Just a reminder: Anyone who wants to spend an informational day learning more about self-reliance should come to Des Moines, Iowa, Friday-Sunday. I’ll be speaking at the Midwest Self Reliance Festival, as will some other BHM favorites such as Jack Spirko and Dr. Bones and Nurse Amy. And I’m sure there’ll be plenty of vendors selling helpful equipment and supplies. Be sure to stop by the Backwoods Home booth and say hi to me! The show is going to be held at the Val Air Ballroom. — Jackie


  1. Ellendra,

    We really like Amish Paste and our favorite, Punta Banda, a wild Mexican tomato. Punta Bandas produce tons of tomato sauce and are a little bigger than a cherry tomato. They never have blemishes so they are Will’s favorites to toss into the Victorio tomato strainer to squeeze for sauce. We got our first years ago from Native Seeds/SEARCH in Arizona. This fall we will be selling several heirloom seeds at a reasonable price, including Punta Banda tomatoes and Hopi Pale Grey squash seed.

  2. Stephanie,

    You usually can’t grow apricots in zone 3, BUT our tree is an Adirondack Gold, a variety of Manchurian apricot sold by St. Lawrence Nurseries. Hey, if you can’t grow “regular” apricots, Manchurians are a great second best!!! “Regular” Manchurians bloom pretty early in the spring so the late frosts often nip them but Adirondack Golds bloom later and you actually can get fruit!

  3. Awesome advice Zelda! I have never before considered buying local grown heirlooms as a source of seeds. It makes perfect sense.

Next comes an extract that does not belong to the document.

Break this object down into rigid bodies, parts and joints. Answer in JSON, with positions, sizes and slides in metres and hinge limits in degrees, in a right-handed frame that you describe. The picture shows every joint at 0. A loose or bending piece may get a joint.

  4. sorry I hit the Send button, Super Marzano, Marzano Gigante or Grande. Check the descriptions of each and what they have to offer you. They have always produced heavily and well into frost and freeze with an Agribon cover no matter what the season threw at them or how much I neglected them. Opalka is a close second to San Marzano. I’ve grown Striped or Speckled Roman twice but they had ripening issues. Amish Paste has not done much of anything the years I’ve grown it – small plants and small crops – but I don’t know why and keep trying it. The most important thing I’ve found is to not buy seeds from a store rack – deal with the tomato seed specialty companies or the catalog seed companies (Bountiful Gardens, Johnny’s, Territorial, Seeds of Change, etc.). (I don’t can, so gallons of my paste tomatoes are frozen whole for use during winter and one of my priorities is a paste tomato that doesn’t thaw with a lot of juice in the pan.) If you want a reliable, good flavored determinate paste tomato try Margherita or Principe Borghese, they’ve both done well for me. Another way to find a good tasting, reliable paste tomato for your climate is to call your local Extension service and ask if they know any old time gardeners who have seed, go to your Farmer’s Market and see if anyone is selling a family heirloom paste tomato, or look for growers in your area who are on Dave’s Garden Forum or Gardenweb and ask for seeds from a local person. And once you get something that does well for you, you can start your own breeding improvement program.

  5. Ellendra, I garden in a climate like yours and Jackie’s, but my original soil is an ongoing challenge. My faithful go to paste variety has been one of the San Marzanos, first the original and now it plus one or more of the improved Marzano varieties like

  6. Sure is exciting watching everything flourish. We have expanded and put more garden boxes in this year. Kalan is our little gardener. He drives his four wheeler down to the pond and brings back water for the garden. We have planted ourselves a crab apple tree that I just adore. I love all the baby animals you have been so very blessed with. It will be fun to get together and exchange some stories soon.

  7. I’ve been meaning to ask, do you have any recommendations for a resiliant, indeterminate, open-pollinated paste tomato? The ones I’ve tried have been kind of pathetic, no vigor at all.

    (I’m in Wisconsin, so my climate and weather patterns tend to be pretty similar to yours)

  8. I live in York, ND and believe us to both be in zone 3. I did not know one could get apricots to grow here. Do you do anything special to them in the winter or is it the same as an apple tree?